Auch in einer Protollerklärung zur AMK in der vergangenen Woche bitten die Länder Berlin, Brandenburg, Bremen, Hamburg, Hessen, Sachsen, Schleswig-Holstein, die unter grüner und einer parteilosen Führung der jeweiligen Agrarressorts stehen, den Bund für Neugenehmigungen von Tierhaltungsanlagen Größenbeschränkungen zu prüfen.

Es muss laut der jetzt vorgelegten Backhaus-Bilanz darum gehen, Brandvorbeugung, Brandbekämpfung und Tierrettung zusammenzudenken. Der Stall der Zukunft werde ganz sicher anders aussehen als die Anlage in Alt Tellin. Das sei auch im Koalitionsvertrag der neuen Bundesregierung so verankert.

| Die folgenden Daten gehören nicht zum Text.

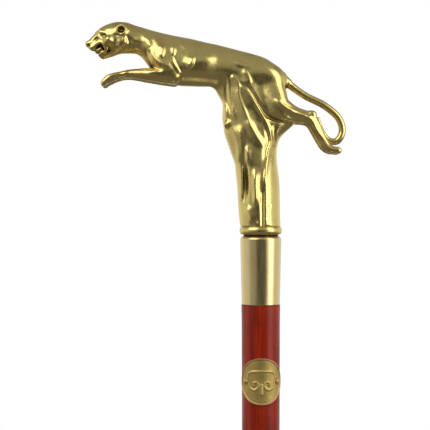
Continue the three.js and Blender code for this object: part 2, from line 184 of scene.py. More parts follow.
def smooth_line(stations, steps=6):
    """Catmull-Rom through rows of numbers, with the same number of steps between each two."""
    rows = np.asarray(stations, float)
    padded = np.vstack([2 * rows[0] - rows[1], rows, 2 * rows[-1] - rows[-2]])
    t = np.linspace(0, 1, steps, endpoint=False)[:, None]
    out = []
    for a, b, c, d in zip(padded, padded[1:], padded[2:], padded[3:]):
        out.append(0.5 * (2 * b + (c - a) * t + (2 * a - 5 * b + 4 * c - d) * t**2
                          + (3 * b - a - 3 * c + d) * t**3))
    return np.vstack([*out, rows[-1:]])


# ---- clay: a distance field in millimetres over the half where Y is positive ----
VOXEL = 0.48
FAR = 9.0  # the field where there is nothing near
REACH = 3.0  # how far past a form its field is worked out
HALF_CELLS = 29  # across one flank
LIMB_STEPS = 5

XS = np.arange(-98, 48, VOXEL, dtype=np.float32)
YS = (np.arange(HALF_CELLS, dtype=np.float32) + 0.5) * VOXEL
ZS = np.arange(3, 118, VOXEL, dtype=np.float32)


def region(low, high):
    """Slices of the grid that hold a box."""
    return tuple(slice(max(0, np.searchsorted(a, lo)), np.searchsorted(a, hi))
                 for a, lo, hi in zip((XS, YS, ZS), low, high))


def points_in(part):
    """The grid's points in a region, as three arrays that broadcast together."""
    return XS[part[0]][:, None, None], YS[part[1]][None, :, None], ZS[part[2]][None, None, :]


def soft_min(a, b, blend):
    """The smaller of two fields, rounded where they meet over the blend width."""
    h = np.maximum(blend - np.abs(a - b), 0) / blend
    return np.minimum(a, b) - h**3 * blend / 6


def oval_distance(*offsets):
    """About the distance to an ellipsoid, from the offset and the radius along each of its axes."""
    near = np.sqrt(sum((offset / radius) ** 2 for offset, radius in offsets))
    slope = np.sqrt(sum((offset / radius**2) ** 2 for offset, radius in offsets))
    return near * (near - 1) / np.maximum(slope, 1e-3)


def tilted(dx, dz, degrees):
    """Offsets along axes turned about Y: positive degrees lower the +X end."""
    a = math.radians(degrees)
    return dx * math.cos(a) - dz * math.sin(a), dx * math.sin(a) + dz * math.cos(a)


class Clay:
    """Forms are joined to and cut from one field. Everything is mirrored across Y = 0."""

    def __init__(self):
        self.field = np.full((len(XS), len(YS), len(ZS)), FAR, np.float32)

    def add(self, part, distance, blend, cut=False):
        sign = -1 if cut else 1
        self.field[part] = sign * soft_min(sign * self.field[part], distance, blend)

    def limb(self, stations, blend=2.0, cut=False):
        """An oval rod. A station is x, y, z, half width along Y, half heights above and below."""
        line = smooth_line(stations, LIMB_STEPS)
        margin = max(blend, 1) + REACH
        size = line[:, 3:].max(1)[:, None]
        part = region((line[:, :3] - size).min(0) - margin, (line[:, :3] + size).max(0) + margin)
        distance = limb_distance(part, line)
        self.add(part, distance, blend, cut)

    def body(self, stations, blend=3.0):
        """A long form along X. A station is x, top, bottom, height of the widest place, half width."""
        line = smooth_line(stations)
        margin = blend + REACH
        part = region((line[0, 0] - margin, 0, line[:, 2].min() - margin),
                      (line[-1, 0] + margin, line[:, 4].max() + margin, line[:, 1].max() + margin))
        x, y, z = points_in(part)
        top, bottom, middle, side = (np.interp(x, line[:, 0], column).astype(np.float32)
                                     for column in line.T[1:])
        up = z - middle
        height = np.where(up > 0, top - middle, middle - bottom)
        distance = oval_distance((y, side), (up, height))
        ends = np.maximum(line[0, 0] - x, x - line[-1, 0]).astype(np.float32)
        self.add(part, np.maximum(distance, ends), blend)

    def ball(self, centre, radii, tilt=0, blend=1.5, cut=False):
        """An ellipsoid, tilted about Y by degrees: positive lowers its +X end."""
        reach = max(radii) + max(blend, 1) + REACH
        part = region(np.array(centre) - reach, np.array(centre) + reach)
        x, y, z = points_in(part)
        u, w = tilted(x - centre[0], z - centre[2], tilt)
        distance = oval_distance(*zip((u, y - centre[1], w), radii))
        self.add(part, distance, blend, cut)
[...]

Damit der Weg hin zu mehr Tierwohl, qualitativ hochwertigen Produkten und bezahlbaren Lebensmittelpreise konsequent weitergegangen werden könne, müssen nach Ansicht von Backhaus folgende Aufgaben angegangen werden:

  • Die Baugesetzgebung muss so verändert werden, dass sich eine Katastrophe wie in Alt Tellin nicht wiederholen kann.
  • Die Bundesregierung muss sich konsequent mit dem Thema Bestandsobergrenzen auseinandersetzen und bundesweit einheitliche Regelungen herbeiführen.

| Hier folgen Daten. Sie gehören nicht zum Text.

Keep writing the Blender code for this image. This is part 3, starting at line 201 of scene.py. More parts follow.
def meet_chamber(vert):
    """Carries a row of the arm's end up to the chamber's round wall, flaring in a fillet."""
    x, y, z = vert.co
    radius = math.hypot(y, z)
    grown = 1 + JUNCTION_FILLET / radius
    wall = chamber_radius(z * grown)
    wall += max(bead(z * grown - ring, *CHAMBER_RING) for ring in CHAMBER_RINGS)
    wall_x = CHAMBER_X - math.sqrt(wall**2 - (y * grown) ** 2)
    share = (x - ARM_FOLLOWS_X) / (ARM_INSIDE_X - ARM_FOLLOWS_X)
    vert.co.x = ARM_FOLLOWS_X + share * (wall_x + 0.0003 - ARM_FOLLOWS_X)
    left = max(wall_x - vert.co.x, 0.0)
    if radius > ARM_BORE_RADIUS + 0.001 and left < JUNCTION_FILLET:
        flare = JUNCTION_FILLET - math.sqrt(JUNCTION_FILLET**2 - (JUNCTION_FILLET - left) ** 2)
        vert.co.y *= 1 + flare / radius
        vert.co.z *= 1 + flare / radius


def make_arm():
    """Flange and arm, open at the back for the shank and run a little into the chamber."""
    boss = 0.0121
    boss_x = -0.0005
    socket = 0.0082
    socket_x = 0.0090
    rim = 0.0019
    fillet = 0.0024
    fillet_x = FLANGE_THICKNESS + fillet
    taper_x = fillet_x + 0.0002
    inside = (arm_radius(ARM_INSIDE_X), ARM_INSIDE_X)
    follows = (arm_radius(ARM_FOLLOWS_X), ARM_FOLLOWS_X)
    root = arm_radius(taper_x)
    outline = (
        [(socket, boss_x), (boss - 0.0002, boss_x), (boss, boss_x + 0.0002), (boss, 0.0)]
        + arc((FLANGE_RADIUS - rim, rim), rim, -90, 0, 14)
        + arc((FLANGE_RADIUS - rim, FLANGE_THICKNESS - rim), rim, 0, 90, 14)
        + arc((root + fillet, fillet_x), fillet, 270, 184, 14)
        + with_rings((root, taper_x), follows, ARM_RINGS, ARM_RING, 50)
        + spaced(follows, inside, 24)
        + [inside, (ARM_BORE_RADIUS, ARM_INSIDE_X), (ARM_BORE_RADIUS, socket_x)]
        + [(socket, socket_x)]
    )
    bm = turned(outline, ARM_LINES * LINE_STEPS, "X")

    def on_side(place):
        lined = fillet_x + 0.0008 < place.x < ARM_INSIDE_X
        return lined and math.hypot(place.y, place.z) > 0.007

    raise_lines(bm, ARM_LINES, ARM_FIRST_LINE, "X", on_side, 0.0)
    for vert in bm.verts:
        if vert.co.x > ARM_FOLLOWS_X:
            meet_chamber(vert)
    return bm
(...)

  • Ebenso sollte die Bundesregierung die regionale Begrenzung des Viehbesatzes auf einen ökologisch vertretbaren Wert von zwei Großvieheinheiten pro Hektar prüfen, um künftig eine nachhaltige umweltverträgliche Wertschöpfung in vielen Regionen zu ermöglichen und überregionale Transporte von organischen Düngern aber auch übermäßig lange Tiertransporte zu verhindern.

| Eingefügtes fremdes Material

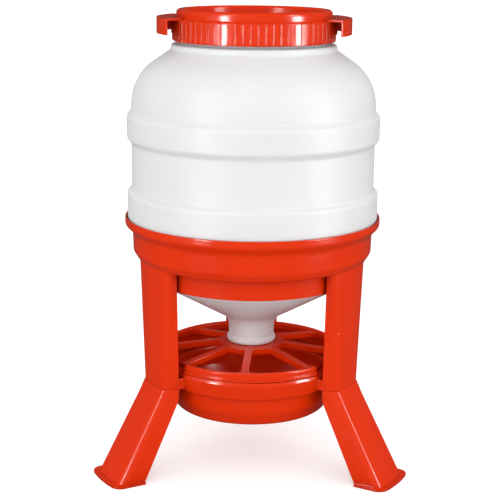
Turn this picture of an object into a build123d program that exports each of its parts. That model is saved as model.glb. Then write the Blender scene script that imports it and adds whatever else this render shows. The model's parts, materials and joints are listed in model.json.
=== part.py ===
from build123d import *
import math
import os

os.makedirs("parts", exist_ok=True)

# Gravity poultry feeder for about 30 kg of grain: a round plastic barrel with a screw lid
# stands spout-down in a ring on three channel legs, over a bowl with a spoked feed grid.
# Every piece is modelled about the barrel's own axis, front towards -Y, floor at z = 0,
# and written with the middle of the whole footprint at the origin. All sizes in mm.

# ---- driving dimensions -------------------------------------------------------------
HEIGHT = 730.4            # floor to the top of the lid
RIB_R = 200.0             # the barrel's two stiffening ribs, its widest part
BARREL_R = 193.0          # barrel wall between the ribs
SEAT_R = 187.5            # barrel wall inside the ring
BARREL_WALL = 3.0
NECK_R = 117.5            # root of the thread on the neck
NECK_TOP = 724.0
COLLAR_Z = 676.0          # top of the collar that the lid closes on
SPOUT_R = 34.2            # outside of the spout at its end
SPOUT_Z = 190.0
CONE_SLOPE = 29.5         # degrees from level
CONE_APEX_Z = 213.2       # where the cone's outside would meet the axis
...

  • Haltern, die in der Schweinehaltung keine Perspektive mehr sehen, müssen solide Angebote gemacht werden (Herauskaufprogramme).
  • Die moderate Reduktion der Schweinehaltung sollte zunehmend als CO2-Senke begriffen werden und zentraler Bestandteil der Klimaschutzpolitik des Bundes und der Länder sein.
  • Die Bekämpfung der Afrikanischen Schweinepest muss weiter konsequent durchgeführt werden, damit der Schweinemarkt nicht noch weiter unter Druck gerät.
  • Der Bund muss ein staatliches Investitionsprogramm zur artgerechten Tierhaltung auf den Weg bringen.
  • Der Bund muss sowohl ein staatlich verbindliches Tierwohllabel, als auch eine staatlich verbindliche Herkunftsbezeichnung (Aktion „5D“) etablieren.
  • Der Bund muss ein Beschleunigungsgesetz zum Umbau der Tierhaltung auf den Weg bringen.

„Die Forderungen machen deutlich, dass wir grundlegende Veränderungen in diesem Bereich brauchen, für die ich mich weiterhin mit viel Energie einsetzen werde. Neue gesetzliche Rahmenbedingungen müssen aber auch – und das ist gut und richtig so – in einem demokratischen Prozess herbeigeführt werden. Das geht nicht von heute auf morgen“, so Minister Backhaus.